On voudra bien m’excuser de donner, brièvement, mon point de vue personnel, pour terminer.
Je continue à penser, malgré toutes les difficultés, que l'HET tient toujours la route. Des « ET » sont là, pour certains peut-être depuis très longtemps. Avec le début de l’ère nucléaire, et ses dangers, ils ont décidé de commencer à se manifester avec des vagues d'ovnis, depuis 1947, pour nous alerter. Sur le nucléaire, le message ET est peut-être du genre : "Faites bien attention à vos armes nucléaires. C'est très dangereux, et nous ne vous laisserons pas abîmer cette planète !" Si c'est cela, c'est plutôt rassurant ! 

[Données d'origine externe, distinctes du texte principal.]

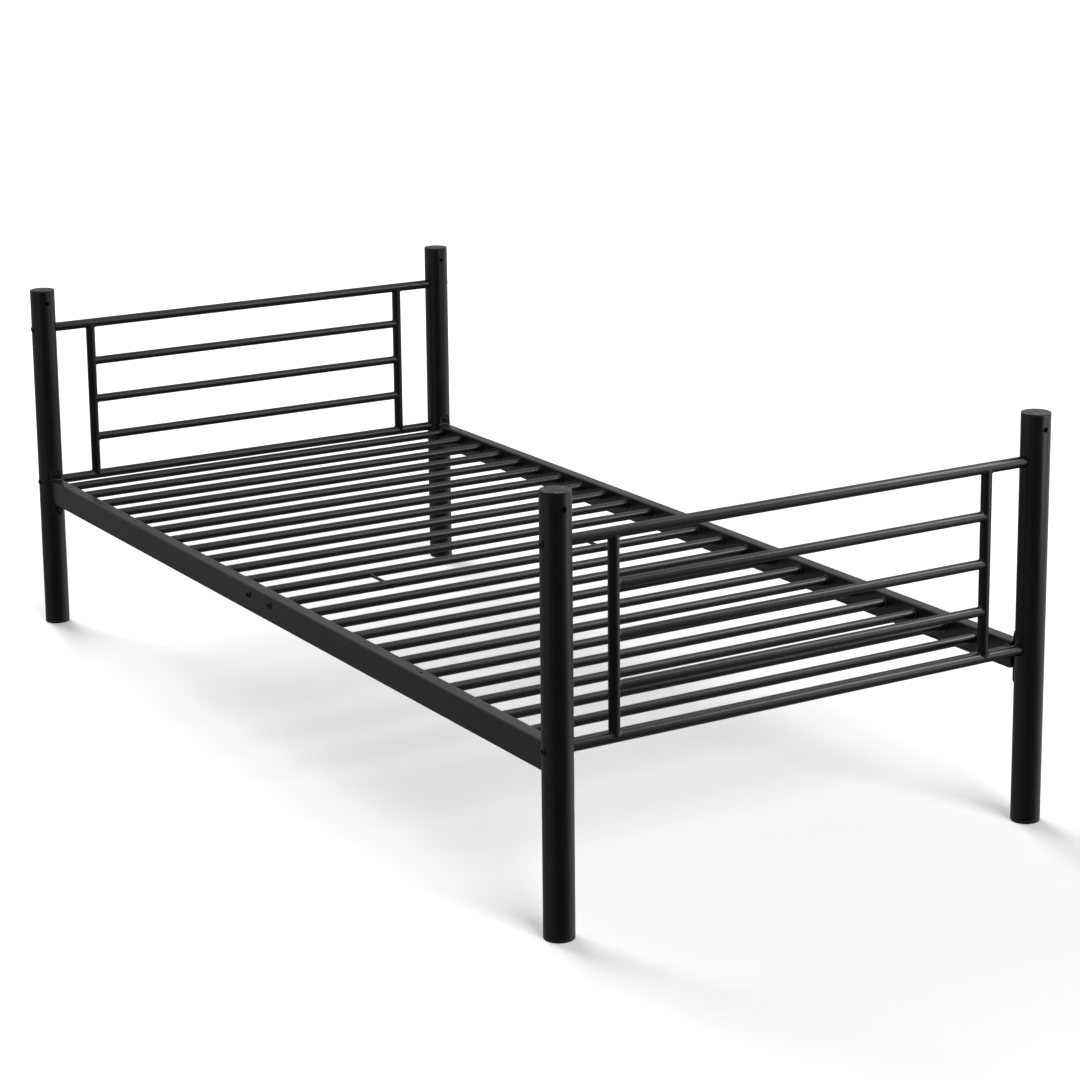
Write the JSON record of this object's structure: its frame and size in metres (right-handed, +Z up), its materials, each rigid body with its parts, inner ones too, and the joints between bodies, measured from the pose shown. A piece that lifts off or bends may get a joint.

Ils se montrent, donc, mais furtivement, en gardant un pied sur le frein - avec notamment des histoires absurdes - pour éviter un emballement trop rapide et un choc culturel trop dramatique. Songeons seulement qu'ils nous ont peut-être manipulés génétiquement, s'il l'on en croit certaines révélations controversées (cf les documents "MJ 12"). Si c'est seulement à moitié vrai, alors c'est une bombe. Cela suffirait à expliquer la politique du secret des Américains, suivis de fait par la plupart des autres pays. Mais les choses commencent à bouger, doucement, car il faut bien avancer.  D'où, peut-être, les récentes révélations du Pentagone en 2017, qui niait tout depuis la fermeture de « Livre Bleu » il y a cinquante ans, mais admet à présent qu’il a continué à les étudier.  Voilà, me semble-t-il, où nous en sommes, pour l'essentiel, aujourd'hui, sur la question des ovnis.